# FINAL DRIVE RATIOS HELP!!!



## StavrosR32 (Apr 2, 2008)

hi all 

as you all already know the r32 gtr gearbox ratios are not very good for hillclimbs...cos they are very long

the best way is to change the gearbox ratios...but cos they are expensive i was thinking to change the final drive ratio

what parts would i need to change i.e front diff etc and whats the best final drive to suit hillclimbs and from where

p.s the car has difficulties to accelerate out of the corner in second gear

thanks in advance

stav


----------



## Marlon88 (Sep 20, 2008)

This has been discussed not long ago. Get the final drive (crown wheels and pinions) from an R32 GTS-4 skyline. 

R32 - R33 GTR = 4.111 diffs ratio
R32 RB20DET GTS-4 = 4.375 diffs ratio

If you search you`ll find plenty info.

good luck


----------



## StavrosR32 (Apr 2, 2008)

i always do a search before i post a thread but couldnt find anything 

i am looking for the best diff ratios (bigger than the gts ratio) to drop the gear speed as low as possible in order to keep higher revs...i will have to change the front diff ratios as well isnt it?


----------



## Austrian GTR (Oct 28, 2008)

bigger than that???

revs will go like nuts! Just look at the Mine's R34, and this has 4.111 final ratio...
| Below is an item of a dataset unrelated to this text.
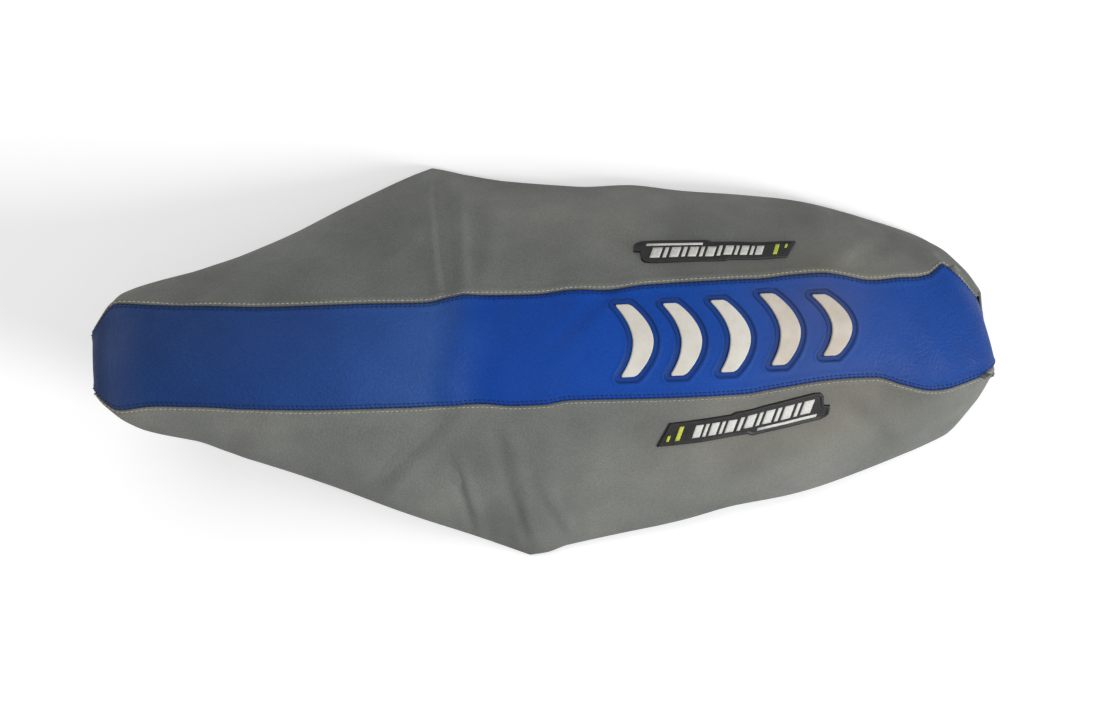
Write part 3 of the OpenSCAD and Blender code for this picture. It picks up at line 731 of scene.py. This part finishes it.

And yes, you will have to change the front and the rear diff.


----------



## StavrosR32 (Apr 2, 2008)

i agree but it suits the track...for circuit racing i believe that its ok but for hillclimb racing you need close ratio to get you out of the corners


----------



## infamous_t (Jul 9, 2007)

StavrosR32 said:


> i agree but it suits the track...for circuit racing i believe that its ok but for hillclimb racing you need close ratio to get you out of the corners


Going to be alot more likely for you to find custom gear box ratios(ie. OS giken), or even dropping in the 34R box + 32GTS4 CW&P.


----------